Getting past arguments about public-private-charter
This is part of my story and my reality. It may not have given you exactly what you were looking for. It may not have given you a great argument about charter vs. public or even private, but that is the point.
In reality most schools are doing the best they can with the resources they have and the knowledge they have. With my experience in all three types of school, they aren’t really that different. The difference I look at is how organizations respond to change.
Change is happening everyday in this world of education. Right now, the big change in education is schools supporting families regardless of their race or ethnicity. Doing what families need to break down barriers and educational gaps that our country has held up for so long.

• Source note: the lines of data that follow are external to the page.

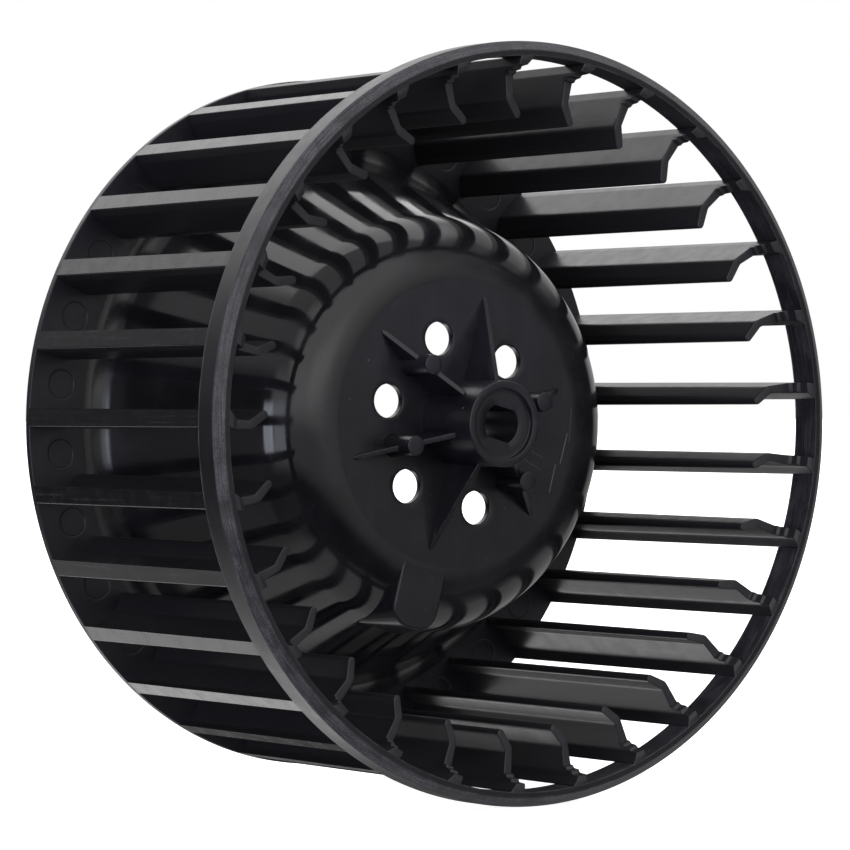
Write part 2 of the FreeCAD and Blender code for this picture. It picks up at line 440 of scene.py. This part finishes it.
def build_bell():
    """The bell as one thin shell. Its ends overlap the floor and the disc by a hair's breadth."""
    front = bell_side(0.0)
    back = bell_side(WALL)
    inner, outer = front[0][0] - BELL_OVERLAP, front[-1][0] + BELL_OVERLAP
    front = [(inner, DISH_FLOOR)] + front + [(outer, DISC_FRONT)]
    back = [(inner, DISH_FLOOR + WALL)] + back + [(outer, REAR)]
    return weight_normals(lathe("bell_skin", front + back[::-1]))


# Dish floor

def build_floor():
    """The floor as six sectors. All but the last have a vent hole."""
    half = 180 / SPOKE_COUNT
    inner, outer = HUB_RADIUS - 1.0, SHOULDER_START
    steps = SEGMENTS // SPOKE_COUNT // 2
    side_steps = 16
    boundary = sector_boundary(inner, outer, half, steps, side_steps)
    vent = (VENT_PITCH, 0.0)
    mouth = [(0.22, 0.0), (0.08, 0.04), (0.02, 0.12), (0.0, 0.25)]
    front_wall = [(growth, DISH_FLOOR + depth) for growth, depth in mouth]
    back_wall = [(growth, DISH_BACK - depth) for growth, depth in mouth]
    front = hole_patch(boundary, vent, VENT_RADIUS, DISH_FLOOR, front_wall)
    back = hole_patch(boundary, vent, VENT_RADIUS, DISH_BACK, back_wall)
    through = front + back[::-1]
    parts = []
    for k in range(SPOKE_COUNT):
        angle = FIRST_GUSSET_ANGLE + (k + 0.5) * 360 / SPOKE_COUNT
        if k < VENT_COUNT:
            parts.append(join_loops(turn_points(through, angle), False))
        else:
            for y in (DISH_FLOOR, DISH_BACK):
                plain = turn_points([[(x, y, z) for x, z in boundary]], angle)[0]
                parts.append((plain, [tuple(range(len(plain)))]))
    for radius in (inner, outer):
        edge = lathe_loops([(radius, DISH_FLOOR), (radius, DISH_BACK)],
                           steps * SPOKE_COUNT, FIRST_GUSSET_ANGLE)
        parts.append(join_loops(edge, False))
    vertices, faces = collect(parts)
    return weight_normals(make_object("dish_floor_skin", vertices, faces, merge=WELD))


# Hub

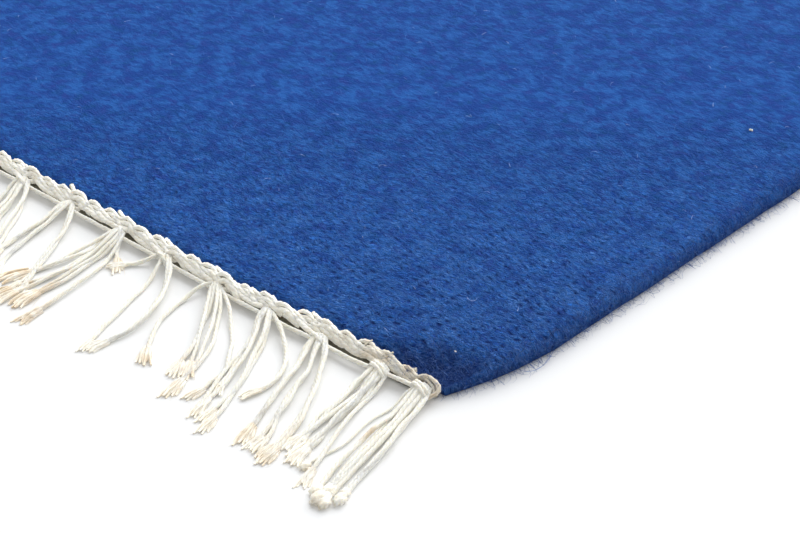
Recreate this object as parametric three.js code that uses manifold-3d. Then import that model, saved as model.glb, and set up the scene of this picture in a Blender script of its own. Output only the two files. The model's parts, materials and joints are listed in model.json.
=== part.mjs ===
// Flat-woven wool rug with a plaited end and a knotted cotton fringe at both ends.
// Millimetres, +Z up. The rug lies flat: origin under its middle, length along Y.

import * as THREE from 'three';
import { mergeVertices } from 'three/addons/utils/BufferGeometryUtils.js';
import Module from 'manifold-3d';

// Cloth
const CLOTH_WIDTH = 600;
const CLOTH_LENGTH = 900;
const CLOTH_THICK = 4.5;
const CORNER_ROUND = 5;      // plan radius where a selvedge meets an end
const DRAW_IN = 6.5;         // how far each selvedge pulls in at the ends
const DRAW_IN_RUN = 36;      // length of selvedge over which it pulls in
const EDGE_WANDER = 0.5;     // the edges are woven by hand, so they wander a little

// End braid: a plait worked along the last weft, standing on the end face of the cloth
const BRAID_GAP = 0.3;
const BRAID_DEPTH = 2.6;
const BRAID_LOW = 2.2;
const BRAID_HIGH = 4.9;
const CORNER_SAG = 1.6;      // the braid sinks this far towards the floor at the corners
const CORNER_SAG_RUN = 26;

// Fringe: a running cord with a row of knotted tassels on it
const FRINGE_GAP = 0.3;
const CORD_THICK = 1.4;
const CORD_HEIGHT = 1.9;     // height of the running cord's middle
const TASSEL_COUNT = 33;
const TASSEL_INSET = 3.8;    // outermost knot's middle, in from the end of the braid
const KNOT_WIDTH = 4.2;
const NECK_WIDTH = 3.4;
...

Regardless of the narrative around charter schools, I can say that STRIVE Prep is making a genuine change for its students and staff of color, to be a place where everyone is their authentic self and can be celebrated because of that. STRIVE Prep is just one option of many, and I truly believe everyone should have a choice at where they go to school.
So here is my final pitch. If you are a parent like myself and you want your kids to be able to grow up in a diverse environment, where they learn not only about their culture but other cultures as well; where asking questions and exploring is celebrated; where it is safe and we celebrate that LGBTQ, and Black and brown lives matter; STRIVE Prep is that organization.
As a Black woman who works for the organization, I can say that we may not get everything right, there will be bumps in the road, there will be backlash. But I will cope with all of that, and will continue to be proud to say we accept everyone for who they are, and if someone isn’t on board with that, it may not be the best fit for them and that’s OK.